During the celebration, some cousins shared updates. Some uncles opened up about dreams. Even those who rarely talk about faith joined in worship and prayer. It didn’t feel like an event—it felt like restoration.
Yes, it was messy. There were differences in beliefs, schedules, priorities. But with my wife and Teacher Charng’s support, the cousins, and the blessing from seniors, we made it simple for everyone else: come, eat, rest. We’ll handle the rest.
And in doing that, I realized something:
Legacy isn’t built at the end of life. It’s built at the table, one ordinary gathering at a time.
We don’t need a stage to lead. We don’t need a mic to minister.
Sometimes, the most sacred work is done right in your own living room.
What My Son Now Knows
That night, after our conversation, my son came back to me.
“If I help clean the house… that’s value, right?”
He didn’t just want to do chores. He wanted to understand contribution. Purpose. Worth.
“Yes,” I told him. “Because it frees our time. Because it helps the family. Because it matters.”
He smiled—not because he was about to get a reward, but because he realized he already had one: clarity.
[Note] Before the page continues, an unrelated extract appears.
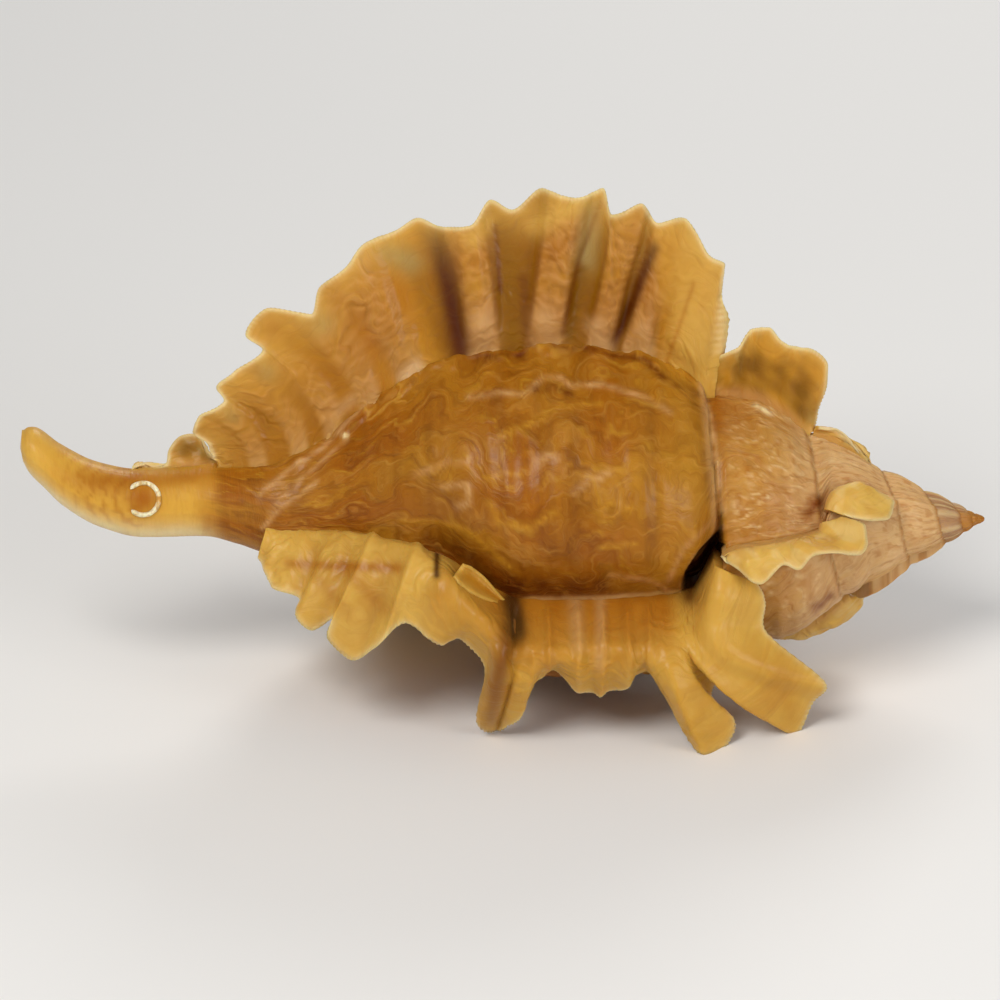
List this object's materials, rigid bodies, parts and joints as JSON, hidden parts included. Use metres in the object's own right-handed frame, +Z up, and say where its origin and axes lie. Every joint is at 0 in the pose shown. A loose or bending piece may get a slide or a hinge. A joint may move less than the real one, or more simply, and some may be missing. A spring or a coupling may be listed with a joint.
{
  "type": "murex shell",
  "caption": "Winged murex sea shell lying on its side wings, with a bent siphonal canal, a short pointed spire and an open aperture on its underside.",
  "frame": {"origin": "centre of the footprint, on the surface the shell lies on", "axes": "+X along the coiling axis towards the apex, +Z up through the lip wing, the shell's back faces -Y and up"},
  "size_m": [0.091, 0.0376, 0.0486],
  "materials": {
    "shell": "glossy, slightly translucent at the wing rims"
  },
  "bodies": {
    "root": {"murex_shell": "shell"}
  },
  "joints": []
}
He’s nine. He won’t understand balance sheets or inflation yet. But he understands value. And that’s where real wealth begins.
The Reverse That Redefines It All
We live in a world that celebrates accumulation but rarely questions multiplication. We inherit names, lands, faith, gifts—and too often, we settle for protecting them, rather than multiplying them.
But protecting something that was meant to grow is another form of wasting it.
The paradox is this:
The more you give, the more you have.
Whether it’s love, wisdom, talent, or time—these things don’t shrink when you share them. They expand. They take root in others. They become legacy.
So when my son grows up and tells his children, “Popo was rich,” I hope he adds, “Because she created value. And we still carry it.”
And when they ask him, “Are we rich?”—
I hope he smiles and says, “Let me show you how we live.”